Male students’ online ‘chat’ about planning to sleep with the ‘poorest girl’ at the uni shows major problems in the societal structures that shape how these posh young men think, writes MOLLIE BROWN

WHEN I was first accepted for a place at Durham University in 2017 as a mature student, I remember my college tutor congratulating me on my offer but also saying: “I think you will find it hard studying at Durham.” 

I did not quite understand what he meant. Now I do, and he was not wrong. 

I recall feeling like a fish out of water from the start, not only because I was a mature student but because I was a working-class student from north-east England.

I recall the attitudes of younger, mainly southern, students looking down their noses at me as if I were somehow less deserving than them. 

It was difficult, but I avoided some of the problems that many other working-class students would have had as I took very little part in the social element of university. 

My first real wake-up call was a scandal surrounding Durham students organising a miners’ strike-themed event recreating the struggle that took place between miners and the police. 

Guests were to attend either dressed as a miner or police officer, which was a disgusting attempt at belittling and ridiculing the working-class struggles and great suffering the communities in Durham have faced. 

This sent shockwaves through the Durham community, within the same town that the world-famous Durham Miners’ Gala takes place to celebrate the achievements of the working class. 

It was argued at the time that there needed to be a new programme of education developed within the university to ensure that such tasteless events were prevented in the future. Two years on and what has that achieved? Nothing.  

Last week a fresh scandal hit Durham University. A freshers’ online chat was leaked into the public domain, exposing again how posh male students regard local lasses. 

The chat named “Durham Boys Making all the Noise” referred to girls as conquests, playthings to become the subject of challenges and competitions. 

These chats involved many worrying conversations including talk of getting girls drunk and insinuations that those that have claimed rape in the past are just “whores” who changed their minds. 

One chat talked of a challenge between the posh boys to have sex with the “poorest student.” 

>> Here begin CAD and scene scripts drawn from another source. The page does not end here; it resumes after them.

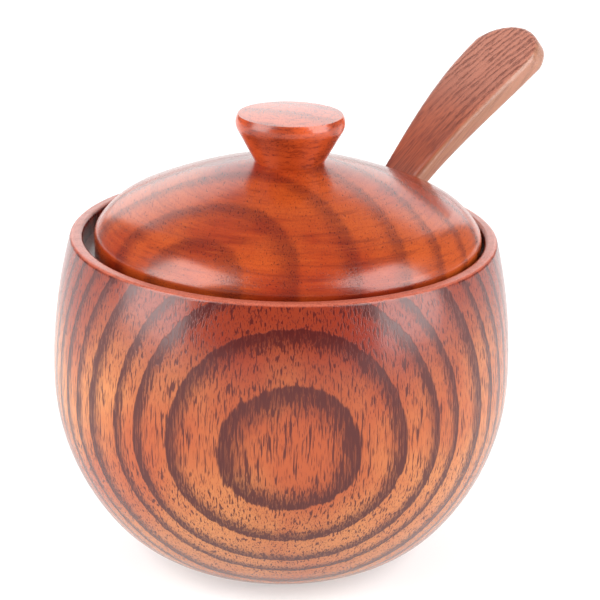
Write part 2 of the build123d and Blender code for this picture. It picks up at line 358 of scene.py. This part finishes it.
def softbox(name, azimuth, elevation, distance, width, height, radiance):
    """A rectangular light aimed at the bowl; azimuth 0 is in front, 90 to the right."""
    turn, lift = math.radians(azimuth), math.radians(elevation)
    away = Vector((math.sin(turn) * math.cos(lift), -math.cos(turn) * math.cos(lift), math.sin(lift)))
    data = bpy.data.lights.new(name, "AREA")
    data.shape = "RECTANGLE"
    data.size, data.size_y = width, height
    data.energy = radiance * math.pi * width * height
    lamp = bpy.data.objects.new(name, data)
    lamp.location = Vector((0, 0, 50 * MM)) + away * distance
    lamp.rotation_mode = "QUATERNION"
    lamp.rotation_quaternion = (-away).to_track_quat("-Z", "Y")
    lamp.visible_camera = False
    bpy.context.scene.collection.objects.link(lamp)
    return lamp


floor_sheet()
softbox("softbox_left", -66, 27, 1.1, 0.8, 1.25, 7.8)
softbox("softbox_right", 66, 26, 1.1, 0.8, 1.25, 7.6)
softbox("softbox_back", 180, 23, 1.2, 1.4, 0.85, 1.7)

world = bpy.data.worlds.new("studio")
bpy.context.scene.world = world
world.use_nodes = True
room = Nodes(world.node_tree)
backdrop = world.node_tree.nodes["Background"]
backdrop.inputs["Color"].default_value = (1, 1, 1, 1)
seen = room.add("ShaderNodeLightPath").outputs["Is Camera Ray"]
room.link(room.math("ADD", 0.22, room.math("MULTIPLY", seen, 0.85)), backdrop.inputs["Strength"])

# ---------------------------------------------------------------- camera

elevation = math.radians(CAMERA_ELEVATION)
target = Vector((0, 0, CAMERA_TARGET_HEIGHT))
towards = Vector((0, -math.cos(elevation), math.sin(elevation)))
camera_data = bpy.data.cameras.new("camera")
camera_data.sensor_width = 36.0
camera_data.lens = CAMERA_LENS
camera_data.shift_x = CAMERA_SHIFT_X
camera_data.clip_start, camera_data.clip_end = 0.01, 20.0
camera = bpy.data.objects.new("camera", camera_data)
camera.location = target + towards * CAMERA_DISTANCE
camera.rotation_mode = "QUATERNION"
level = (-towards).to_track_quat("-Z", "Y")
roll = Matrix.Rotation(math.radians(CAMERA_ROLL), 3, towards).to_quaternion()
camera.rotation_quaternion = roll @ level
bpy.context.scene.collection.objects.link(camera)
bpy.context.scene.camera = camera

bpy.context.scene.view_settings.view_transform = "Standard"
bpy.context.scene.view_settings.look = "None"
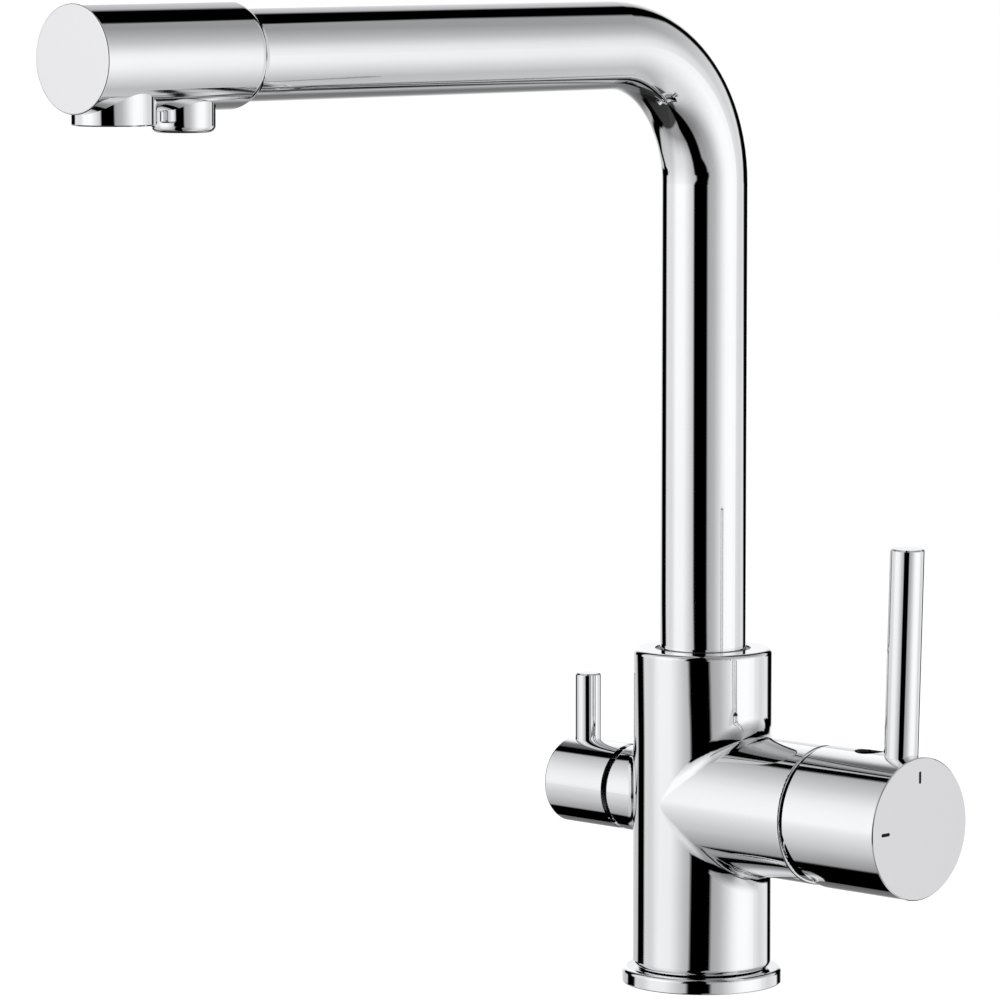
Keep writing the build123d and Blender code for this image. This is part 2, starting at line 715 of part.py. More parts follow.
with BuildPart() as cartridge_base:
    with BuildSketch(mixer_plane(cartridge_base_x)):
        Circle(cartridge_r - cartridge_wall - seat_gap)
    extrude(amount=cartridge_base_t)
    with BuildSketch(mixer_plane(cartridge_base_x)):
        with Locations(*ports, outlet_port):
            Circle(port_seal_r + seat_gap)
    extrude(amount=chamber_floor_x + port_seal_t - cartridge_base_x, mode=Mode.SUBTRACT)
    with BuildSketch(mixer_plane(cartridge_base_x)):
        with Locations(*ports):
            Circle(inlet_port_r)
        with Locations(outlet_port):
            Circle(outlet_port_r)
    extrude(amount=cartridge_base_t, mode=Mode.SUBTRACT)

with BuildPart() as cartridge_fixed_disc:
    with BuildSketch(mixer_plane(disc_stack_x)):
        Circle(fixed_disc_r)
        with Locations(*ports):
            Circle(inlet_port_r, mode=Mode.SUBTRACT)
        with Locations(outlet_port):
            Circle(outlet_port_r, mode=Mode.SUBTRACT)
    extrude(amount=disc_t)

with BuildPart() as cartridge_housing:
    with BuildSketch(mixer_plane(cartridge_base_x)):
        Circle(cartridge_r)
    extrude(amount=cartridge_shoulder_x - cartridge_base_x)
    with BuildSketch(mixer_plane(cartridge_shoulder_x)):
        Circle(neck_r)
    extrude(amount=neck_end_x - cartridge_shoulder_x)
    with BuildSketch(mixer_plane(cartridge_base_x)):
        Circle(cartridge_r - cartridge_wall)
    extrude(amount=ceiling_x - cartridge_base_x, mode=Mode.SUBTRACT)
    with BuildSketch(mixer_plane(ceiling_x)):
        Circle(neck_bore_r)
    extrude(amount=neck_end_x - ceiling_x, mode=Mode.SUBTRACT)

with BuildPart() as cartridge_nut:
    with BuildSketch(mixer_plane(cartridge_shoulder_x)):
        ring(nut_thread_r - seat_gap, nut_inner_r)
    extrude(amount=nut_depth)
    with BuildSketch(mixer_plane(cartridge_shoulder_x + nut_depth)):
        with PolarLocations((nut_thread_r + nut_inner_r) / 2, 4, start_angle=45):
            Rectangle(nut_thread_r, nut_slot_w)
    extrude(amount=-nut_slot_depth, mode=Mode.SUBTRACT)

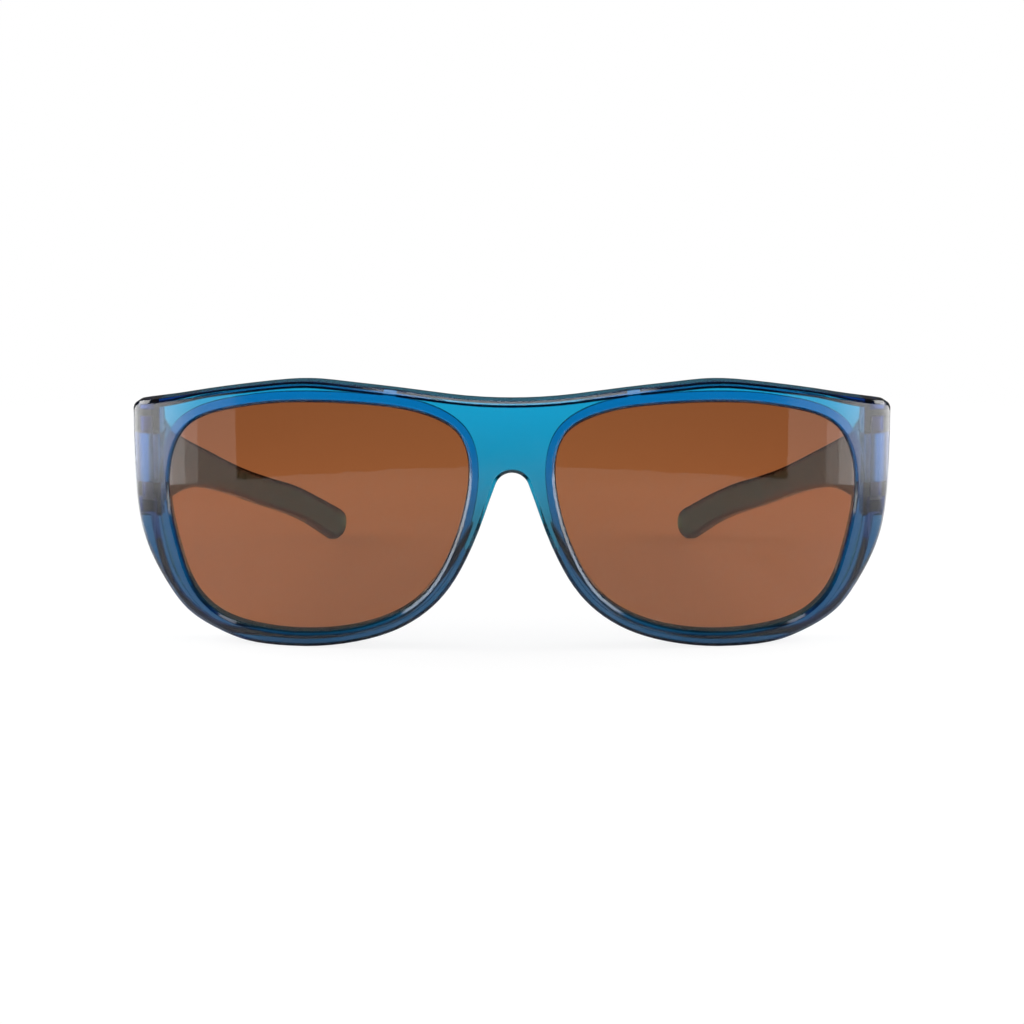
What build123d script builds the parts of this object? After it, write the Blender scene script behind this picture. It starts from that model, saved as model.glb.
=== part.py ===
from build123d import *
from math import cos, degrees, hypot, radians, sin, sqrt
import os

# Fitover sunglasses, standing open on a table.
# +Z is up, the lenses face -Y, the temples run back along +Y, and +X is the wearer's left.
# The origin is on the table, at the middle of the width and of the depth. Lengths are in millimetres.

# Overall size
overall_width = 147.2
overall_height = 51.2
overall_depth = 136.0
half_width = overall_width / 2
front_y = -overall_depth / 2

# Front moulding: a curved plate with walls behind it
front_radius = 220.0
plate_thickness = 2.6
side_wall = 1.85
brow_wall = 1.3
rim_wall = 1.2
front_reach = 8.6
end_depth = 7.32
corner_radius = 6.5
corner_overhang = 0.6
top_corner_radius = 1.8
front_bevel = 0.7
nose_arch_radius = 3.3
nose_arch_angle = 69.0
wall_lean_out_share = 0.12
wall_lean_down_share = 0.16
wall_line_depth = 7.0
edge_thickness = 4.6

# What is left of the plate round each lens, and the thicker collar that holds the lens
bridge_width = 16.5
rim_outer_width = 7.45
rim_top_width = 4.0
rim_bottom_width = 3.0
collar_width = 2.0
collar_depth = 4.8

# Lenses
lens_thickness = 1.3
lens_inset = 0.7
groove_depth = 0.45
lens_clearance = 0.05

# Hinges: knuckles of the moulding round a steel screw, below the front's top corner
hinge_inset = 3.7
knuckle_radius = 2.05
knuckle_clearance = 0.35
knuckle_gap = 0.2
knuckle_drop = 1.94
upper_knuckle_height = 4.2
middle_knuckle_height = 9.6
lower_knuckle_height = 6.6
screw_radius = 0.8
screw_head_radius = 1.25
screw_head_height = 0.6
screw_head_recess = 3.4
screw_end_cover = 1.2
screw_clearance = 0.05
slot_width = 0.35
slot_depth = 0.3

# Temples
temple_gap = 0.3
temple_thickness = 2.6
temple_radius = 360.0
temple_heading = 4.0
temple_bevel = 0.6
temple_web_length = 11.0
temple_root_length = 22.0
temple_root_angle = 20.0
temple_tip_radius = 3.7
temple_tip_angle = 24.0
temple_heel_angle = 27.0

# One overrun for every cut
overrun = 5.0

# Outline of the front, from the middle of the brow to its peak, in shares of half_width and overall_height
brow_middle_share = 0.934
brow_inner_shares = [(0.134, 0.943), (0.239, 0.961), (0.3435, 0.978), (0.449, 0.993)]
brow_peak_share = 0.528
brow_outer_shares = [(0.610, 0.992), (0.690, 0.977), (0.799, 0.953)]
brow_end_share = (0.905, 0.926)
top_corner_share = 0.905
side_foot_share = 0.80
side_shares = [(0.996, 0.600), (0.983, 0.450), (0.949, 0.315), (0.904, 0.203), (0.857, 0.122), (0.770, 0.049)]
bottom_share = 0.565
nose_side_shares = [(0.4165, 0.0217), (0.290, 0.081), (0.1855, 0.194), (0.123, 0.331), (0.0812, 0.470)]
nose_arch_share = 0.669

# Outline of the visible lens, in shares of its half width (outward) and half height (up)
lens_shares = [
    (0.038, 1.0), (0.300, 0.984), (0.523, 0.940), (0.882, 0.750), (1.0, 0.355), (0.934, -0.333),
    (0.834, -0.662), (0.683, -0.856), (0.396, -0.976), (0.056, -1.0), (-0.721, -0.619), (-0.880, -0.267),
    (-0.967, 0.082), (-0.909, 0.773), (-0.779, 0.875), (-0.307, 0.988),
]

# Outer line of the wall behind each rim, from its point beside the nose round the bottom to the hinge,
# and how its thickness grows from nothing at that point
rim_wall_shares = [
    (0.1053, 0.469), (0.1235, 0.397), (0.1547, 0.310), (0.1937, 0.231), (0.2718, 0.120), (0.350, 0.070),
    (0.454, 0.034), (0.558, 0.025), (0.663, 0.035), (0.742, 0.053), (0.8105, 0.1065), (0.855, 0.164),
    (0.891, 0.241), (0.919, 0.357), (0.931, 0.454), (0.934, 0.505),
]
rim_wall_growth_shares = [0.0, 0.6] + [1.0] * (len(rim_wall_shares) - 2)
rim_wall_rise_share = 0.100
rim_wall_full_share = 0.353
edge_line_share = 0.5

# Side view of a temple, in shares of the depth behind the hinge line and of overall_height
temple_upper_shares = [(0.07, 0.850), (0.14, 0.765), (0.245, 0.678), (0.376, 0.590), (0.514, 0.490), (0.690, 0.377)]
temple_lower_shares = [(0.155, 0.478), (0.276, 0.473), (0.351, 0.446), (0.491, 0.373), (0.638, 0.277), (0.836, 0.134)]

lens_half_width = (half_width - rim_outer_width - bridge_width / 2) / 2
lens_half_height = (overall_height - rim_top_width - rim_bottom_width) / 2
lens_centre_x = bridge_width / 2 + lens_half_width
lens_centre_z = rim_bottom_width + lens_half_height

upper_knuckle_top = top_corner_share * overall_height - knuckle_drop
upper_knuckle_bottom = upper_knuckle_top - upper_knuckle_height
lower_knuckle_top = upper_knuckle_bottom - middle_knuckle_height
lower_knuckle_bottom = lower_knuckle_top - lower_knuckle_height
screw_seat = lower_knuckle_bottom + screw_head_recess
screw_end = upper_knuckle_top - screw_end_cover


def plan(height):
    """Plane seen from above at a height, with its origin under the foremost point of the front."""
    return Plane(origin=(0, front_y, height), x_dir=(1, 0, 0), z_dir=(0, 0, 1))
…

The students they are talking about here are local working-class women, who these lads clearly see as fair targets in their sick little games.

What I find even more worrying is the number of people who tried to brush off the comments as “lads being lads” or just banter. 

Many have called for the expulsion of those involved in the chat, saying that there is no place at Durham University for attitudes such as these. 

I would be inclined to agree, but there is a deeper problem with this. 

If Durham went down the road of mere expulsion then they are simply washing their hands of the problem and refusing to deal with the root cause, like they did with the miners’ strike event. 

What does this say to the people who were targeted as potential victims, what does it say to the working-class students about how Durham University values them? 

There are two issues here: first, the misogynistic attitudes that are still rife in society, and second, problems within elite educational institutions, such as universities, of class privilege.  

It is clearly evident that many students at Durham see themselves as superior to others, the idea that they are somehow better people based on their backgrounds and privilege. And outdated patriarchal values are still being instilled in young men from a very young age. 

I’d argue that this is a result of the public-school mentality that still exists to divide society into the haves and have-nots. 

And the results of this are being played out in dangerous games that could result in disastrous consequences for both them and the people they prey upon. 

I am very much in favour of making misogynistic behaviour against women a hate crime, however in this case we are then punishing young men for the way in which society has allowed them to be brought up. 

The way that society has normalised this kind of behaviour towards women and girls is the root problem here, and this is what needs to be challenged.

And we need to recognise the role of class status: the students weren’t just preying on girls — but “poor girls.” 

There is obviously an idea that working-class lasses are “loose” and lack moral values and are therefore an easy target to get into bed. 

But can you blame the students for thinking this? 

They are constantly fed this narrative by the mainstream media, reality TV shows such as Geordie Shore. 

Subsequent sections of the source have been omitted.